「終戦77年」に考える「戦争の終え方」

今日、日本武道館において全国戦没者追悼式が行われました。

1945(昭和20)年8月15日に昭和天皇がポツダム宣言の受諾を国民に告げる録音がラジオ放送を通して伝えられてから77年を経て、ロシアによるウクライナへの侵攻や中国による台湾海峡での軍事演習の実施など、日本の近隣諸国の情勢は近年になく緊張の度合いを加えています。

太平洋戦争、あるいは近年普及する呼び方に従えばアジア・太平洋戦争の始まりと終わりの日については広く知られているものの、いかにして始まったか、あるいはどのようにして終わりを迎えたかについては十分な注意が払われないというのが実情です。

しかし、実際には日中戦争の状況の打開と東南アジアの資源の確保による米国の対日禁輸措置の克服という目的が戦況の悪化により戦線の維持に代わり、遂には国体の護持へと変化する中で、政治家も軍人も戦争の終結を決断できず、最後は護持すべき国体の象徴である裕仁天皇の「御聖断」を仰がなければなりませんでした。

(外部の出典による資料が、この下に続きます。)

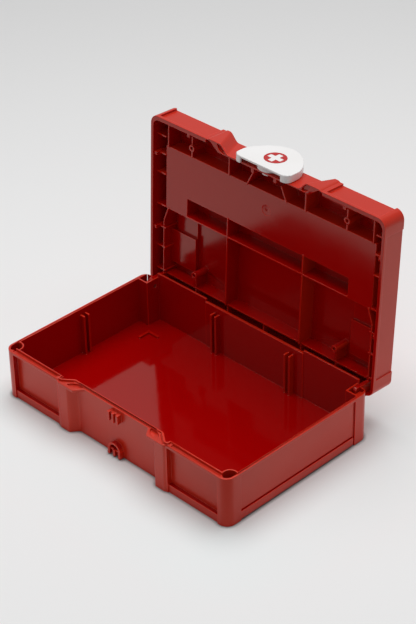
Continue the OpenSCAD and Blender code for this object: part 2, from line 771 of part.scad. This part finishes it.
// Latch standing on a wall in the XY plane, with its neck below it
module latch_body() {
    end = -wall - neck_l;
    face = latch_t - latch_wall;
    difference() {
        union() {
            slab(face, latch_t) latch_plan(0);
            difference() {
                slab(latch_play, face + eps) difference() {
                    latch_plan(0);
                    latch_hollow();
                }
                block([-notch_half, -latch_flat - past, -past],
                    [notch_half, -latch_flat + latch_wall + 1, face]);
            }
            slab(latch_play, face + eps) circle(hub_r);
            slab(end, latch_play + eps) circle(neck_r);
            slab(end + 0.6, -wall - 0.2) circle(neck_r + barb);
        }
        slab(end - past, face - latch_wall) circle(neck_r - neck_t);
        for (a = [0:60:120]) rotate(a)
            block([-hub_r, -neck_slot / 2, end - past], [hub_r, neck_slot / 2, -0.4]);
        slab(latch_t - sign_t, latch_t + past) sign_plan();
    }
}

// Place of the latch in the front wall of the lid
module at_latch() translate([0, centre_y, latch_z]) rotate([90, 0, 0]) children();

// Turning latch with its hub, neck and snap fingers
module latch_knob() color("white") swing() at_latch() latch_body();

// Round sign with a plain cross, let into the face of the latch
module latch_badge() color("red") swing() at_latch() slab(latch_t - sign_t, latch_t) sign_plan();

// Pins that carry the lid
module hinge_pin() at_hinge() rod_x(pocket_x - pocket_wall + pin_sink, pin_end, pin_r);
module hinge_pin_right() color("silver") hinge_pin();
module hinge_pin_left() color("silver") mirror([1, 0, 0]) hinge_pin();

box_shell();
lid_shell();
latch_knob();
latch_badge();
hinge_pin_left();
hinge_pin_right();
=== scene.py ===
import math

import bpy
from mathutils import Matrix, Vector


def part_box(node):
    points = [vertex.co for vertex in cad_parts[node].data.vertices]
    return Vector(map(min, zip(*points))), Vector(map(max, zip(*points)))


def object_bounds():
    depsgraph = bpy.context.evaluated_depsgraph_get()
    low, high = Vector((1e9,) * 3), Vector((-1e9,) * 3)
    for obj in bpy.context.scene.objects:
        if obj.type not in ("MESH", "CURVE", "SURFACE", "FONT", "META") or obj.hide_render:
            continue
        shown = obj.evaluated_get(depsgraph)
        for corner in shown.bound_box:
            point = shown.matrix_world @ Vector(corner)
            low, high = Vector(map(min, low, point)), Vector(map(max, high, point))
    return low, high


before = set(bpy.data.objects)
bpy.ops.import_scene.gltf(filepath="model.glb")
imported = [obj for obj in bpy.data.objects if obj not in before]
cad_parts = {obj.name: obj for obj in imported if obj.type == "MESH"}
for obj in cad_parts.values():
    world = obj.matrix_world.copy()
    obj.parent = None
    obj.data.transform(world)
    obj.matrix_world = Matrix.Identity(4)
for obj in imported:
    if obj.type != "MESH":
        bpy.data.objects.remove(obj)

# The start-up scene's own objects aren't part of the case.
for name in ("Cube", "Light", "Camera"):
    if name in bpy.data.objects:
        bpy.data.objects.remove(bpy.data.objects[name])
CAD_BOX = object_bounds()

bl_info = {
    "name": "First Aid Case",
    "version": (1, 0, 0),
    "blender": (4, 5, 0),
    "location": "3D View > Sidebar > First Aid Case",
    "description": "Finishes the moulded case, its lid, latch and hinge pins, and sets up a studio",
    "category": "Object",
}

MM = 0.001

# Points between the inside and the outside faces, by which the two finishes are told apart
BOX_MIDDLE = (0, 0, 0.025)
LID_MIDDLE = (0, 0.075, 0.125)
LAMP_TARGET = Vector((0, 0, 0.05))


def linear(hex_colour):
    """The linear RGBA of an sRGB hex colour."""
    channels = [int(hex_colour[i:i + 2], 16) / 255 for i in (0, 2, 4)]
    return [c / 12.92 if c <= 0.04045 else ((c + 0.055) / 1.055) ** 2.4 for c in channels] + [1]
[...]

これは、指導者たちの間に、敗北を決断するという不名誉に与ることを避けようという心情が作用したことを推察させるとともに、天皇の神聖性を強調して戦争を遂行してきたために、可能な限り有利な条件を引き出すことで戦争を終結させようとするあるしゅの貪欲さが事態を長引かせたことを示します。

その意味で、戦争の当事者とならず、恒久的に平和を保つことの重要さとともに、もし不幸にしてひとたび戦争が始まれば、いかにして戦いを終えるかという点にも十分な注意を払うことは、「戦後77年」の現在を生きるわれわれに課せられた大きな責務と言えるでしょう。

それだけに、今日の「終戦の日」を手掛かりに、戦争と平和だけでなく、戦争の終え方についても思いをいたすことは、重要な意義を持つのです。

<Executive Summary>
What Is an Important Attitude for Us to Examine to End the War? (Yusuke Suzumura)

The 15th August, 2022 is the 77th anniversary for the Memorial Day for the End of the Pacific War, or the Greater East Asia War. It is remarkable opportunity for Japanese people to examine a meaning of the war and it would be one of remarkable meanings of the day.